Continuing with prints lest the more alluring be left out, there is offered us wide choice of beauty in printed voiles, chiffon, mousseline de soie, and other gauzy fabrics. Their obvious use is curtains or lamp-shades where the light filters through and makes all color diaphanous. New schemes of lighting aim at the indirect ray. A room, they say, should be as full of light as is a fishbowl and with no more evidence of its source. All persons over twenty-five hail the in-direct lighting with enthusiasm because it casts no shadows on a tired face, and the methods of introducing it are curiously beautiful.
But there still remain those who like the luminous refuge of a shaded lamp especially accompanied by a book, and therefore the new style leaves us this ancient household god. Here in the lamp's 'shade is found use for new patterns in printed silk and gauzes. The finely pleated shade is gone, the shapes have altered, all trimmings are absent, but the new designs and plain transparent weaves without design make a more than happy change.
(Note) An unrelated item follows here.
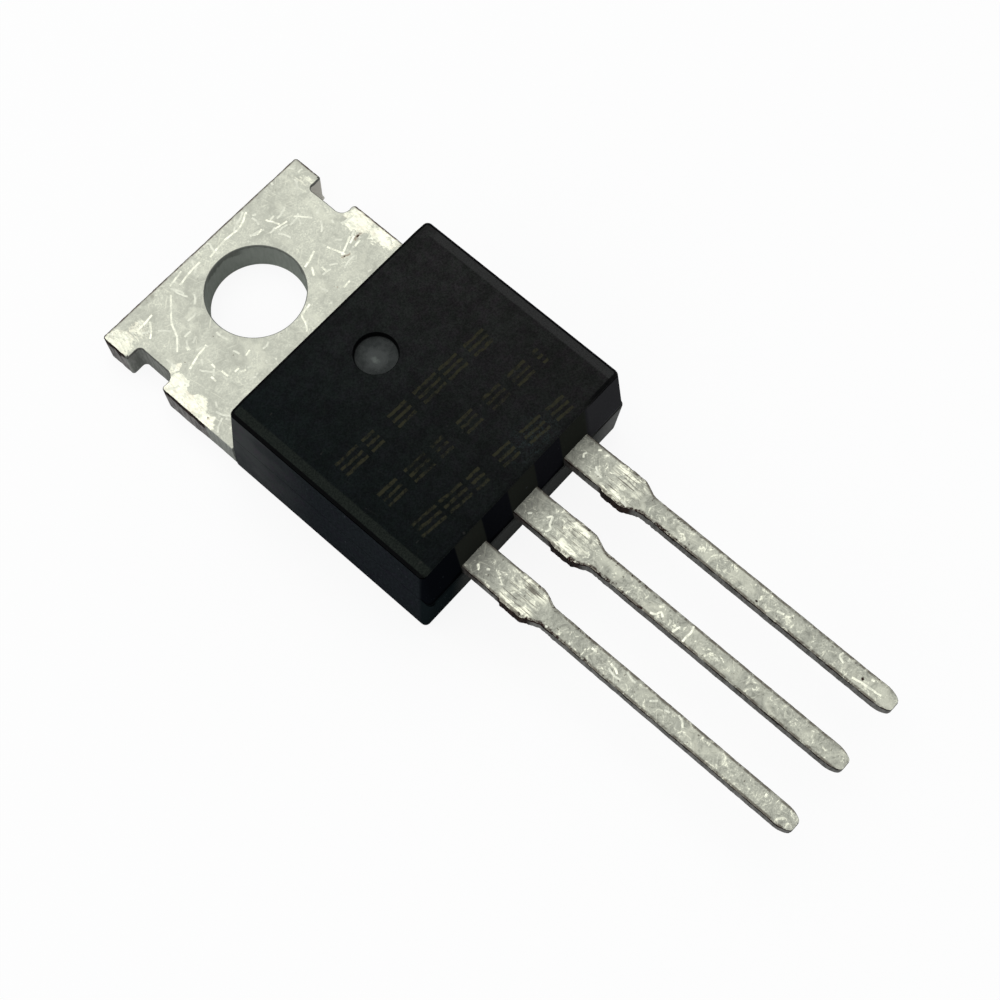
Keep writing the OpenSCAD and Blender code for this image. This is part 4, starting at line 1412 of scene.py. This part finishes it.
class TRANSISTOR_OT_moulding(bpy.types.Operator):
    """Builds the black moulding with its drafted walls, parting step, bevels and ejector marks"""

    bl_idname = "transistor.moulding"
    bl_label = "Moulding"

    def execute(self, context):
        spec = settings(context.scene)
        body, tab = spec.body, spec.tab
        mark = Vector((body.shift, body.mark_y))
        wall_top = body.height - body.bevel_drop - body.edge
        bm = bmesh.new()
        bm.verts.layers.float.new("edge")
        rings = self.wall_rings(bm, body, tab, wall_top)
        rings += self.mark_rings(bm, body, mark, rings[-1])
        bridge(bm, rings)
        bm.faces.new(rings[-1])
        bm.faces.new(rings[0][::-1])
        piece = new_piece("moulding", bm)
        self.cut_back(piece, body, tab)
        for material in (front_material(spec), wall_material(spec)):
            piece.data.materials.append(material)
        for face in piece.data.polygons:
            place = face.center
            in_mark = place.z > wall_top - 0.2 and (place.xy - mark).length < body.mark
            on_front = place.z > wall_top + body.edge * 0.6
            on_back = place.z < 0.001
            face.material_index = 0 if in_mark or on_front or on_back else 1
        deliver(piece, nodes=["moulded_body"], smooth=48)
        return {"FINISHED"}

    def wall_rings(self, bm, body, tab, wall_top):
        """Rings from the back face up the walls, round the upper edge and in over the bevels."""
        edge = bm.verts.layers.float["edge"]

        def foot_y(z):
            return body.foot - max(0.0, z - tab.thickness) * math.tan(body.foot_draft)

        def end_y(z, upper):
            if upper:
                return body.end + (z - body.parting) * math.tan(body.upper_draft)
            return body.end - body.step + (body.parting - z) * math.tan(body.lower_draft)

        def crown(x):
            """Height of the front face with its shallow bevels."""
            out = (abs(x) - wall_reach(body, body.height, x) + body.bevel_width) / body.bevel_width
            return body.height - body.bevel_drop * max(0.0, min(1.0, out))

        def ring(z, inset=0.0, upper=False, drop=None, value=0.0):
            """A ring of the walls. With a drop it lies that far below the front face."""
            right, left = wall_reach(body, z, 1) - inset, inset - wall_reach(body, z, -1)
            foot, end = foot_y(z) - inset, end_y(z, upper) + inset
            radius = max(0.02, body.corner - inset)
            corners = [(right, end, radius), (right, foot, radius), (left, foot, radius), (left, end, radius)]
            verts = []
            for x, y in ring_points(corners):
                vert = bm.verts.new((x + body.shift, y, z if drop is None else crown(x) - drop))
                vert[edge] = value
                verts.append(vert)
            return verts

        parting = body.parting
        rings = [
            ring(0.0, 0.035),
            ring(0.01, 0.012),
            ring(0.035),
            ring(tab.thickness),
            ring(parting - 0.03),
            ring(parting - 0.012, 0.003, value=0.45),
            ring(parting, 0.008, value=0.5),
            ring(parting, 0.010, True, value=0.5),
            ring(parting + 0.02, 0.0, True, value=0.45),
            ring(parting + 0.035, 0.0, True),
            ring((parting + wall_top) / 2, 0.0, True),
            ring(wall_top - 0.02, 0.0, True),
        ]
        for step in range(7):
            turn = math.radians(90 * step / 6)
            inset, drop = body.edge * (1 - math.cos(turn)), body.edge * (1 - math.sin(turn))
            rings.append(ring(body.height, inset, True, drop, 1.0))
        rings.append(ring(body.height, body.edge * 1.3, True, 0.0, 0.4))
        for inset in (body.edge * 1.7, body.bevel_width * 0.98, body.bevel_width * 1.03):
            rings.append(ring(body.height, inset, True, 0.0))
        return rings

    def mark_rings(self, bm, body, mark, outer):
        """Round rings down the wall of the ejector mark and in over its floor to a low pip."""
        edge = bm.verts.layers.float["edge"]
        radius, deep = body.mark / 2, body.mark_depth
        ways = [(vert.co.xy - mark).normalized() for vert in outer]
        rings = []
        for drop, reach, value in (
            (0.0, radius + 0.05, 0.0),
            (0.0, radius + 0.018, 0.5),
            (0.02, radius, 1.0),
            (deep - 0.04, radius - 0.015, 1.0),
            (deep - 0.01, radius - 0.03, 1.0),
            (deep, radius - 0.06, 0.0),
            (deep, radius * 0.6, 0.0),
            (deep - 0.004, radius * 0.3, 0.0),
            (deep - 0.02, radius * 0.16, 0.0),
            (deep - 0.028, radius * 0.05, 0.0),
        ):
            verts = [bm.verts.new((*(mark + way * reach), body.height - drop)) for way in ways]
            for vert in verts:
                vert[edge] = value
            rings.append(verts)
        return rings

    def cut_back(self, piece, body, tab):
        """Cuts the bed of the pad and the two round marks out of the back."""
        gap, half = tab.pad_gap, tab.pad_width / 2
        right = [(half + gap, tab.pad_end - gap, PAD_CORNER), (half + gap, body.foot + 1.0, 0.0)]
        cuts = [(outline_points(right + mirrored(right), 1.0), tab.thickness + gap)]
        across, along = body.width / 2 - BACK_MARK_SIDE, body.end + BACK_MARK_END
        for side in (-1, 1):
            place = (body.shift + side * across, along)
            cuts.append((circle(place, body.back_mark / 2, 48), body.back_depth))
        bm = bmesh.new()
        for points, depth in cuts:
            low = [bm.verts.new((*p, -1.0)) for p in points]
            high = [bm.verts.new((*p, depth)) for p in points]
            bridge(bm, [low, high])
            bm.faces.new(low[::-1])
            bm.faces.new(high)
        cutter = new_piece("cutter", bm)
        modifier = piece.modifiers.new("back", "BOOLEAN")
        modifier.operation, modifier.solver, modifier.object = "DIFFERENCE", "EXACT", cutter
        settle(piece)
        bpy.data.objects.remove(cutter)


class TRANSISTOR_OT_inside(bpy.types.Operator):
    """Finishes the die, its solder and the bond wires inside the moulding"""

    bl_idname = "transistor.inside"
    bl_label = "Inside"

    def execute(self, context):
        die = plain_metal("polished silicon", (0.018, 0.020, 0.028), (0.035, 0.038, 0.050), 1.2, 0.2, 0.18)
        solder = plain_metal("dull solder", (0.17, 0.175, 0.18), (0.30, 0.31, 0.32), 3.0, 0.8, 0.42)
        wire = plain_metal("drawn aluminium", (0.50, 0.50, 0.50), (0.66, 0.66, 0.65), 9.0, 0.9, 0.3)
        finishes = {"silicon_die": die, "die_solder": solder}
        for name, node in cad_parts.items():
            if name in finishes or "wire" in name:
                node.data.materials.clear()
                node.data.materials.append(finishes.get(name, wire))
        return {"FINISHED"}


class TRANSISTOR_OT_stage(bpy.types.Operator):
    """Builds the floor, the light and the camera"""

    bl_idname = "transistor.stage"
    bl_label = "Stage"

    def execute(self, context):
        scene = context.scene
        bm = bmesh.new()
        bmesh.ops.create_grid(bm, x_segments=8, y_segments=8, size=FLOOR_REACH)
        floor = new_piece("floor", bm)
        floor.data.transform(Matrix.Translation((0, 0, -FLOOR_GAP)))
        floor.data.transform(Matrix.Scale(MM, 4))
        floor.data.materials.append(self.floor_material())
        scene.world = self.sky()
        for lamp in LAMPS:
            self.add_lamp(scene, *lamp)
        self.add_camera(scene)
        scene.view_settings.view_transform = "Standard"
        return {"FINISHED"}

    def add_lamp(self, scene, name, place, size, power):
        """A square soft light that looks at the part."""
        lamp = bpy.data.lights.new(name, "AREA")
        lamp.shape, lamp.size, lamp.energy = "SQUARE", size, power
        holder = bpy.data.objects.new(name, lamp)
        turn = (Vector(LAMP_AIM) - Vector(place)).to_track_quat("-Z", "Y").to_matrix().to_4x4()
        holder.matrix_world = Matrix.Translation(place) @ turn
        scene.collection.objects.link(holder)

    def add_camera(self, scene):
        """The camera that took the photograph, as solved from the edges of the part."""
        data = bpy.data.cameras.new("camera")
        data.sensor_width, data.lens, data.clip_start = 36.0, CAMERA_LENS, 0.002
        camera = bpy.data.objects.new("camera", data)
        turn = Matrix([Vector(axis) for axis in CAMERA_AXES]).transposed().to_4x4()
        camera.matrix_world = Matrix.Translation(Vector(CAMERA_PLACE) * MM) @ turn
        scene.collection.objects.link(camera)
        scene.camera = camera

    def seen(self, n):
        """One for rays that should find the plain white background."""
        path = n.add("ShaderNodeLightPath").outputs
        return n.most(path["Is Camera Ray"], path["Is Glossy Ray"], path["Is Transmission Ray"])

    def floor_material(self):
        """White paper that the camera sees almost plain, so that only a faint shadow is left."""
        material = bpy.data.materials.new("white floor")
        n = emptied(material)
        paper = n.add("ShaderNodeBsdfDiffuse", {"Color": (0.93, 0.93, 0.93, 1)})
        glow = n.add("ShaderNodeEmission", {"Color": (1, 1, 1, 1), "Strength": 1.0})
        mix = n.add("ShaderNodeMixShader", {0: n.product(self.seen(n), SHADOW_FADE), 1: paper, 2: glow})
        n.put(n.add("ShaderNodeOutputMaterial").inputs[0], mix)
        return material

    def sky(self):
        """Soft light from all round, and plain white for the camera."""
        world = bpy.data.worlds.new("studio")
        n = emptied(world)
        white = n.add("ShaderNodeBackground", {"Color": (1, 1, 1, 1), "Strength": 1.0})
        soft = n.add("ShaderNodeBackground", {"Color": (0.96, 0.98, 1.0, 1), "Strength": SKY_POWER})
        mix = n.add("ShaderNodeMixShader", {0: self.seen(n), 1: soft, 2: white})
        n.put(n.add("ShaderNodeOutputWorld").inputs[0], mix)
        return world


GROUPS = {
    "transistor_tab": TransistorTab,
    "transistor_leads": TransistorLeads,
    "transistor_body": TransistorBody,
    "transistor_wear": TransistorWear,
    "transistor_finish": TransistorFinish,
}
OPERATORS = (
    TRANSISTOR_OT_frame,
    TRANSISTOR_OT_leads,
    TRANSISTOR_OT_scratches,
    TRANSISTOR_OT_moulding,
    TRANSISTOR_OT_inside,
    TRANSISTOR_OT_stage,
)


class TRANSISTOR_PT_panel(bpy.types.Panel):
    """Lists the settings and the pieces of the transistor"""

    bl_idname = "TRANSISTOR_PT_panel"
    bl_label = "Power Transistor"
    bl_space_type = "VIEW_3D"
    bl_region_type = "UI"
    bl_category = "Transistor"

    def draw(self, context):
        for key, group in GROUPS.items():
            box = self.layout.box()
            box.label(text=group.__doc__)
            for name in group.__annotations__:
                box.prop(getattr(context.scene, key), name)
        for operator in OPERATORS:
            self.layout.operator(operator.bl_idname)


def register():
    for item in (*GROUPS.values(), *OPERATORS, TRANSISTOR_PT_panel):
        bpy.utils.register_class(item)
    for key, group in GROUPS.items():
        setattr(bpy.types.Scene, key, bpy.props.PointerProperty(type=group))


def unregister():
    for key in GROUPS:
        delattr(bpy.types.Scene, key)
    for item in (TRANSISTOR_PT_panel, *reversed(OPERATORS), *reversed(GROUPS.values())):
        bpy.utils.unregister_class(item)


def main():
    register()
    bpy.ops.transistor.frame()
    bpy.ops.transistor.leads()
    bpy.ops.transistor.scratches()
    bpy.ops.transistor.moulding()
    bpy.ops.transistor.inside()
    bpy.ops.transistor.stage()
    bpy.context.view_layer.update()


if __name__ == "__main__":
    main()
Unflattering it is to our vanity, but we must confess that the most beautiful and interesting of all new decorative printed textiles are those composed in Europe, with especial emphasis on Paris and Vienna. But this condition will not forever prevail. Our designers are becoming aware that science and an inexorable principle of strength and even of mathematics under-lies the new movement, and according to this they create. And as for ornament that deals with figures, human and animal, the artist who designs best for the style modernistic is he who is longest steeped in the ancient.